En pratique, avant de délivrer son visa, l’AMF a la charge de vérifier les garanties suivantes :
  • l’émetteur de jetons doit être constitué sous la forme d’une personne morale établie ou immatriculée en France ;
  • un document d’information (communément appelé « white paper ») est établi conformément à l’article 712-2 du règlement général de l’AMF et à l’instruction très détaillée AMF DOC-2019-06 ;
  • un procédé permettant le suivi et la sauvegarde des actifs recueillis dans le cadre de l’offre est mis en place par l’émetteur ; et
  • l’émetteur de jetons a mis en place un dispositif lui permettant de respecter ses obligations en matière de lutte contre le blanchiment et le financement du terrorisme.
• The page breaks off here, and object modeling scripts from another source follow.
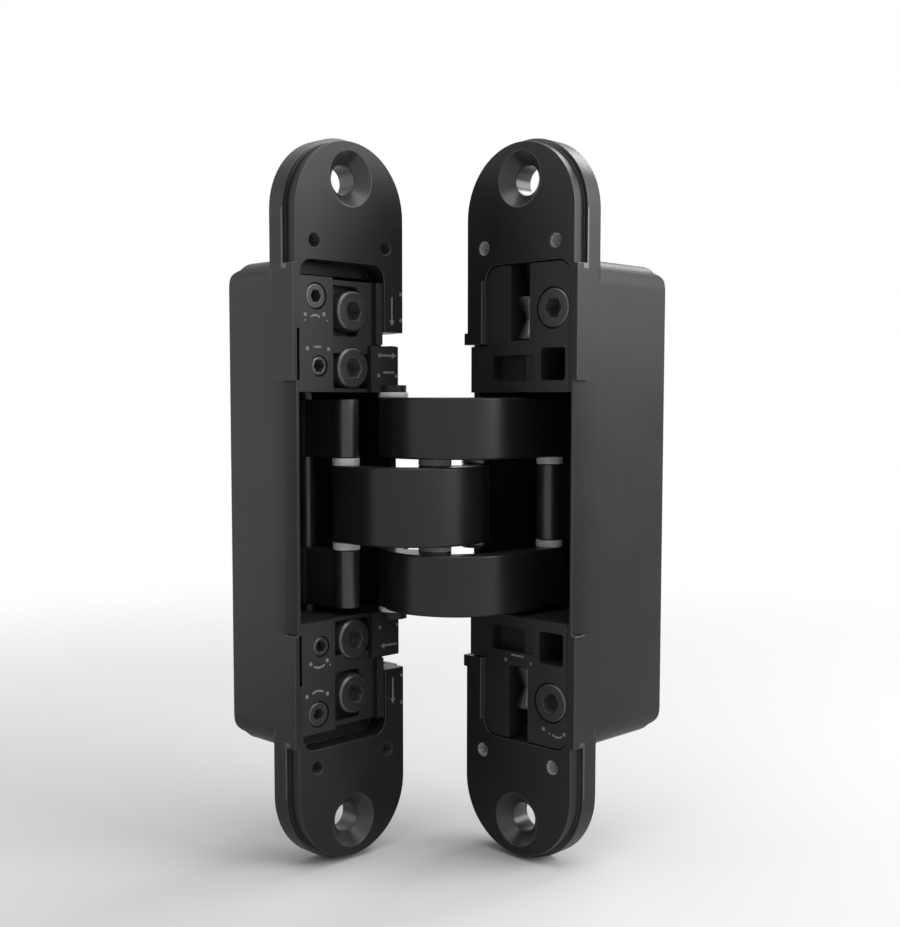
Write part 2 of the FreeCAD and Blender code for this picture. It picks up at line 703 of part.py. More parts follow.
def frame_screws():
    """Clamp screws and small adjusting screws of the frame half."""
    for word, side in (("upper", 1), ("lower", -1)):
        for place, up in (("near", clamp_near), ("far", clamp_far)):
            socket_screw(f"frame_{word}_{place}_clamp_screw", clamp_side, side * up, clamp_head,
                         clamp_shank, clamp_top, clamp_seat,
                         frame_depth - back_wall + thread_bite, clamp_socket)
        socket_screw(f"frame_{word}_side_adjuster", -side_screw_side, side * side_screw_up,
                     side_screw_head, None, frame_face, frame_face + small_length,
                     None, small_socket)
        socket_screw(f"frame_{word}_depth_adjuster", -depth_screw_side, side * depth_screw_up,
                     depth_screw_head, None, frame_face, frame_face + small_length,
                     None, small_socket)


def height_cam(name, side):
    """Turned height cam with a waist, upright in its slot."""
    made = Piece(name, True)
    middle = (slot_left + slot_right) / 2
    low, high = between(side, spool_low, spool_high)
    drawing = made.outline("YZ_Plane", middle, [
        line_to(spool_deep + spool_end, low),
        line_to(spool_deep + spool_end, low + spool_rim),
        line_to(spool_deep + spool_waist, (low + high) / 2 - spool_rim / 2),
        line_to(spool_deep + spool_waist, (low + high) / 2 + spool_rim / 2),
        line_to(spool_deep + spool_end, high - spool_rim),
        line_to(spool_deep + spool_end, high),
        line_to(spool_deep, high),
        line_to(spool_deep, low),
    ])
    made.revolve(drawing)
    return made


def door_screws():
    """Flush clamp screws and height cams of the door half."""
    for word, side in (("upper", -1), ("lower", 1)):
        socket_screw(f"door_{word}_clamp_screw", -flush_side, side * flush_up, flush_head,
                     clamp_shank, door_face, clamp_seat,
                     door_depth - back_wall + thread_bite, clamp_socket, True)
        height_cam(f"door_{word}_height_cam", side)


class ArmFrame:
    """Places on an arm: across and inwards from the centre pin."""

    def __init__(self, mirrored):
        self.mirrored = mirrored

    def at(self, across, deep):
        """Model coordinates of a place on the arm."""
        across, deep = as_size(across), as_size(deep)
        if self.mirrored:
            return centre_pin_x + deep, centre_pin_y + across
        return centre_pin_x + across, centre_pin_y + deep

    def line(self, across, deep):
        """Corner of the arm's outline after a straight edge."""
        return line_to(*self.at(across, deep))

    def arc(self, across, deep, radius, left):
        """Corner of the arm's outline after an arc."""
        return arc_to(*self.at(across, deep), radius, left != self.mirrored)


def arm(name, mirrored, low, high, slide_deep, free_pin):
    """Cast arm: an arched band from the fixed eye to the sliding eye, with a web."""
    made = Piece(name)
    place = ArmFrame(mirrored)
    slide_across = -(centre_pin_x - slide_u)
    fixed_across, fixed_deep = crank_reach, -crank_side
    across, deep = fixed_across - arc_across, fixed_deep - arc_deep
    reach = root(across * across + deep * deep)
    outer_end = (arc_across + across / reach * arc_outer, arc_deep + deep / reach * arc_outer)
    inner_end = (arc_across + across / reach * arc_inner, arc_deep + deep / reach * arc_inner)
    steps = [
        place.line(*outer_end),
        place.arc(arc_across, arc_deep - arc_outer, arc_outer, False),
        place.arc(arc_across - arc_outer, arc_deep, arc_outer, False),
        place.line(arc_across - arc_outer, slide_deep),
        place.line(arc_across - arc_inner, slide_deep),
        place.line(arc_across - arc_inner, arc_deep),
        place.arc(arc_across, arc_deep - arc_inner, arc_inner, True),
        place.arc(*inner_end, arc_inner, True),
    ]
    made.pad_up(steps, low, high, "band")
    made.rod_up(*place.at(fixed_across, fixed_deep), fixed_eye, low, high)
    made.rod_up(*place.at(slide_across, slide_deep), sliding_eye, low, high)
    made.rod_up(*place.at(0, 0), centre_eye, low, high)
    top = arc_deep - (arc_inner + arc_outer) / 2
    shoulder = top + (arc_outer - arc_inner) / 2 + centre_eye / 2
    web = [
        place.line(centre_eye, 0),
        place.line(web_half, shoulder),
        place.line(web_half, top),
        place.line(-web_half, top),
        place.line(-web_half, shoulder),
        place.line(-centre_eye, 0),
    ]
    made.pad_up(web, low, high, "web")
    fixed_hole = (stub_radius if mirrored else pin_radius) + pin_play
    made.bore_up(*place.at(fixed_across, fixed_deep), fixed_hole, low, high)
    made.bore_up(*place.at(0, 0), pin_radius + (pin_play if free_pin else 0), low, high)
    made.bore_up(*place.at(slide_across, slide_deep), pin_radius, low, high)

    def wanted(edge):
        curve = edge.Curve
        return isinstance(curve, Part.Circle) and abs(curve.Radius - arc_outer.value) < SLACK
    made.soften("Fillet", arm_round, wanted, "rounded_edges")
    return made


def arms():
    """Middle arm on the door pivot and two fork arms on the frame pivots."""
    arm("middle_arm", False, -middle_half, middle_half, frame_slide_w - centre_pin_y, True)
    deep = door_slide_w + (half_offset - centre_pin_x)
    arm("upper_fork_arm", True, fork_low, fork_high, deep, False)
    arm("lower_fork_arm", True, -fork_high, -fork_low, deep, False)


def link(name, deep, slide, low, high, in_door=False):
    """Link between a housing's deep pin and an arm's sliding pin."""
    made = Piece(name, in_door)
    across, along = crank_side, slide - deep
    reach = root(across * across + along * along)
    side_u, side_w = along / reach * link_waist, -across / reach * link_waist
    steps = [
        line_to(frame_link_u + side_u, deep + side_w),
        line_to(slide_u + side_u, slide + side_w),
        line_to(slide_u - side_u, slide - side_w),
        line_to(frame_link_u - side_u, deep - side_w),
    ]
    made.pad_up(steps, low, high, "bar")
    made.rod_up(frame_link_u, deep, link_eye, low, high)
    made.rod_up(slide_u, slide, link_eye, low, high)
    made.bore_up(frame_link_u, deep, pin_radius + pin_play, low, high)
    made.bore_up(slide_u, slide, pin_radius + open_play, low, high)
    return made


def links():
    """Two links in the frame half and one in the door half."""
    link("frame_upper_link", frame_link_deep, frame_slide_w, fork_low, link_high)
    link("frame_lower_link", frame_link_deep, frame_slide_w, -link_high, -fork_low)
    link("door_link", door_link_deep, door_slide_w, -middle_half, middle_half, True)


def pin(name, across, along, radius, low, high, in_door=False):
    """Plain round pin."""
    made = Piece(name, in_door)
    made.rod_up(across, along, radius, low, high)
    return made


def pins():
    """Pivot pins, from the centre outwards."""
    link_pin_end = carrier_low + link_pin_bite
    pin("centre_pin", centre_pin_x, centre_pin_y, pin_radius, -fork_high, fork_high)
    for word, side in (("upper", 1), ("lower", -1)):
        low, high = between(side, fork_low, carrier_low + stub_bite)
        pin(f"frame_{word}_pivot_pin", pivot_u, 0, stub_radius, low, high)
    pin("door_pivot_pin", pivot_u, 0, pin_radius, -cheek_high, cheek_high, True)
    pin("frame_link_pin", frame_link_u, frame_link_deep, pin_radius,
        -link_pin_end, link_pin_end)
    pin("door_link_pin", frame_link_u, door_link_deep, pin_radius,
        -link_pin_end, link_pin_end, True)
    pin("middle_arm_end_pin", slide_u, frame_slide_w, pin_radius, -link_high, link_high)
    pin("fork_end_pin", slide_u, door_slide_w, pin_radius, -fork_high, fork_high, True)


def washer(name, across, along, outer, hole, low, high, in_door=False):
    """Flat washer round a pin."""
    made = Piece(name, in_door)
    made.rod_up(across, along, outer, low, high)
    made.bore_up(across, along, hole, low, high)
    return made


def washers():
    """Washers between the arms and under the carriers."""
    for word, side in (("upper", 1), ("lower", -1)):
        low, high = between(side, middle_half + washer_play, fork_low)
        hole = pin_radius + pin_play
        washer(f"centre_{word}_washer", centre_pin_x, centre_pin_y, centre_eye, hole, low, high)
        low, high = between(-side, middle_half + washer_play, fork_low)
        washer(f"fork_end_{word}_washer", slide_u, door_slide_w, sliding_eye, hole, low, high, True)
        low, high = between(side, middle_half, fork_low - washer_play)
        washer(f"middle_end_{word}_washer", slide_u, frame_slide_w, sliding_eye, hole, low, high)
        low, high = between(side, fork_high + end_play, carrier_low)
        washer(f"frame_{word}_pivot_washer", pivot_u, 0, fixed_eye, stub_radius + pin_play,
               low, high)


def door_cheeks():
    """Thin cheeks that hold the door pivot pin above and below the middle arm."""
    for word, side in (("upper", -1), ("lower", 1)):
        made = Piece(f"door_{word}_pivot_cheek", True)
        low, high = between(side, cheek_low, cheek_high)
        made.rod_up(pivot_u, 0, fixed_eye, low, high)
        foot_left = inner_half - fixed_eye
        made.pad_up(rectangle(foot_left, inner_half, 0, cheek_deep), low, high, "foot")
        made.bore_up(pivot_u, 0, pin_radius, low, high)


def check_and_write():
    """Stop on any failed object, then write one file for each piece."""
    doc.recompute()
    for thing in doc.Objects:
        if "Invalid" in thing.State or "Error" in thing.State:
            raise RuntimeError(f"{thing.Name} failed: {thing.State}")
    os.makedirs("parts", exist_ok=True)
    for body in pieces:
        shape = body.Shape
        if shape.isNull() or not shape.isValid() or len(shape.Solids) != 1:
            raise RuntimeError(f"{body.Label} is not one valid solid")
        shape.exportStep(f"parts/{body.Label}.step")
        print(f"{body.Label}: {shape.Volume:.1f} mm3")


frame_housing()
frame_carrier("frame_upper_carrier", 1)
frame_carrier("frame_lower_carrier", -1)
frame_screws()
door_housing()
door_carrier("door_upper_carrier", -1)
door_carrier("door_lower_carrier", 1)
door_screws()
door_cheeks()
arms()
links()
pins()
washers()
check_and_write()
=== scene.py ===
"""Looks of a concealed door hinge: black castings, crossed arms and screws with a painted
highlight on their rims.
"""

import json
import logging
import math
from dataclasses import dataclass, field
from enum import Enum, IntEnum
from typing import Iterable

import bmesh
import bpy
from mathutils import Matrix, Vector


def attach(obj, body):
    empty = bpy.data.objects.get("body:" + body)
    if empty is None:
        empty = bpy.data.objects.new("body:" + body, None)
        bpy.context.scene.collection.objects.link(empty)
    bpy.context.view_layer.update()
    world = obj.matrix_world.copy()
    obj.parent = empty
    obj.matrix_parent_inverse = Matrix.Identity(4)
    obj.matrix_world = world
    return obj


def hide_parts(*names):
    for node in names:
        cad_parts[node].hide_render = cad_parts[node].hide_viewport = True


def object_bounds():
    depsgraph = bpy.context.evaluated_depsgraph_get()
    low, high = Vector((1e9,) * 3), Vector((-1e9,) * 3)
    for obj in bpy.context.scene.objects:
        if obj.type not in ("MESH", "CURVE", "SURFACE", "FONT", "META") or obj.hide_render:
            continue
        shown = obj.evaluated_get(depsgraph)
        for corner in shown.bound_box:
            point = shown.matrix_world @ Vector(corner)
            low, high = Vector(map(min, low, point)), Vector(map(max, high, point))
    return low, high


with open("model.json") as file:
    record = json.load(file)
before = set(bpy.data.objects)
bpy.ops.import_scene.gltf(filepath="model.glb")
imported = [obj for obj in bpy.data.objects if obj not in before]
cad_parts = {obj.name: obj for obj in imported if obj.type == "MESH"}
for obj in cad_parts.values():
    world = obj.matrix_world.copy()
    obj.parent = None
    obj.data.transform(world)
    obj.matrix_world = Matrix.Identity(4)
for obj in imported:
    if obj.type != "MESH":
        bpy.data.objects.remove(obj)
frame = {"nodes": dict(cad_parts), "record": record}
cad_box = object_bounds()

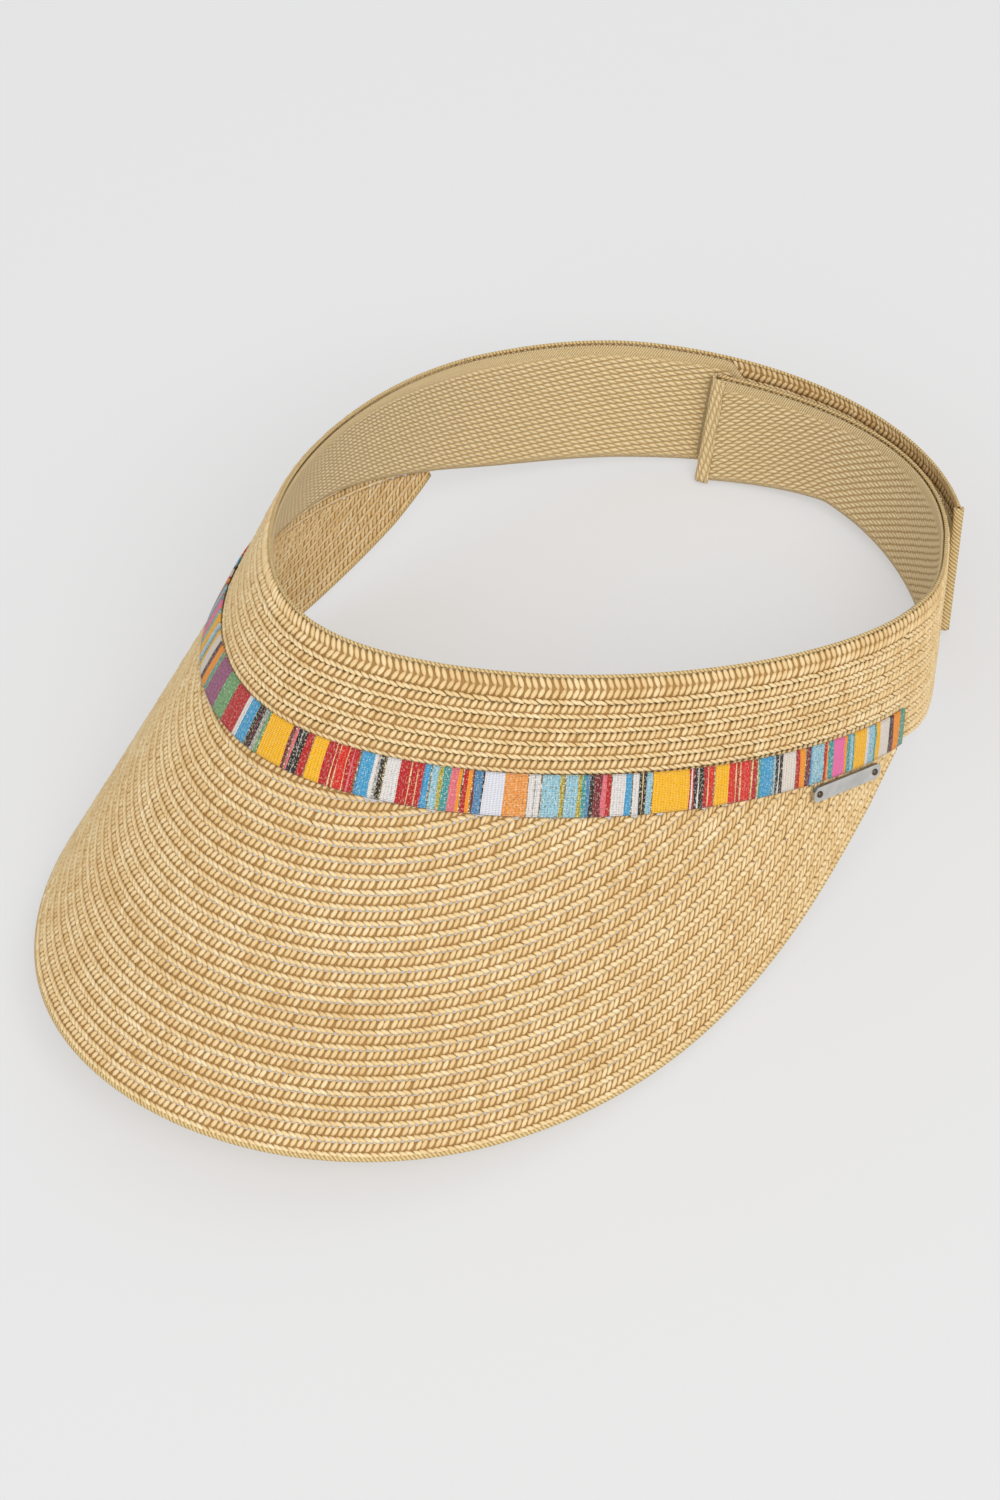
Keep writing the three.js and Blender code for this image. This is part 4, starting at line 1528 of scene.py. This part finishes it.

 « La difficulté pour nous a été de se hisser au niveau des exigences de l’AMF, tout en appliquant des normes nouvelles issues de la loi PACTE », souligne Margaux Frisque, l’avocate qui a accompagné French-ICO dans ses discussions avec l’AMF. Des exigences ressenties comme aussi fortes que celles propres aux introductions en bourse (EPO).
 
Déposé au cours de l’été, le dossier aura été instruit pendant presque six mois. C’est réellement sur le document d’information que les échanges se sont concentrés (plus d’une vingtaine de versions).
 
Avec un point particulièrement délicat, le contrôle de l’origine des fonds : « La partie lutte anti-blanchiment de capitaux et financement du terrorisme a été assez longue à mettre en place pour se mettre en conformité (notamment, les seuils à partir desquels les KYC sont exigés et les mesures de vigilances complémentaires dans le cas de contrôles réalisés à distance) ».
 
L’enjeu principal : arriver à un accord sur la rédaction du document d’information
Rappelons tout d’abord, que le visa délivré par l’AMF ne porte que sur l’offre présentée dans le document d’information. Autrement dit, le régulateur ne porte aucune appréciation quant à l’opportunité ou non de participer à une offre de jetons, ce qui signifie qu’à l’issue de la clôture de l’offre, l’AMF n’effectuera aucun suivi de l’émetteur et de son projet.
 
Maître Frisque, l’avocate qui a accompagné French-ICO dans ses discussions avec l’AMF, rappelle également que « La procédure d’obtention du visa n’est pas obligatoire, un émetteur de jeton, souhaitant procéder à une offre au public de jetons, a la possibilité de le solliciter, mais le visa de l’AMF assure aux souscripteurs une information claire, compréhensible et non trompeuse ».
 
Concrètement, « Le travail le plus important a été de perfectionner le document d'information, notamment dans le wording, jusqu’à la dernière version ». « Nous nous sommes adaptés à la demande de formalisme de l’AMF ». Avec comme mots clefs : être concis et compréhensible. Un exercice pas toujours évident lorsque les termes sont si techniques et qui requiert de la pédagogie, notamment sur la technologie blockchain, pour que l’émetteur puisse présenter au mieux son projet.
 
Il faut dire que les sanctions sont particulièrement lourdes pour l’émetteur, notamment en cas d’informations trompeuses (v. Loi PACTE : les sanctions pénales applicables aux PSAN et aux ICO, Actualités du droit, 23 mai 2019). La difficulté a donc été de trouver un équilibre entre deux contraintes : donner des informations essentielles pour l’investisseur, parfois profane, mais ne pas rédiger un document trop lourd, un document d'information de cent pages, nécessairement moins lisible. Mais « nous avons donc travaillé main dans la main avec les équipes de l’AMF pour améliorer ce document d’information, encore jusqu’il y a quelques jours ». Au final, un document de 49 pages, qui fera désormais figure de référence pour le marché (pour accéder au white paper, c’est ICI).
 
Et tient à souligner Margaux Frisque, « nous avons pu rédiger ce document grâce à des interlocuteurs très professionnels côté AMF. Christophe Gauthier, le CEO de FRENCH-ICO, et moi-même nous sommes vraiment sentis accompagnés ».
 
Le juridique validé, la prochaine étape désormais sera le lancement de l’ICO prévu pour mars prochain. Sachant que le visa du régulateur sera valable jusqu’à la fin de la période de souscription prévue le 1er juin 2020.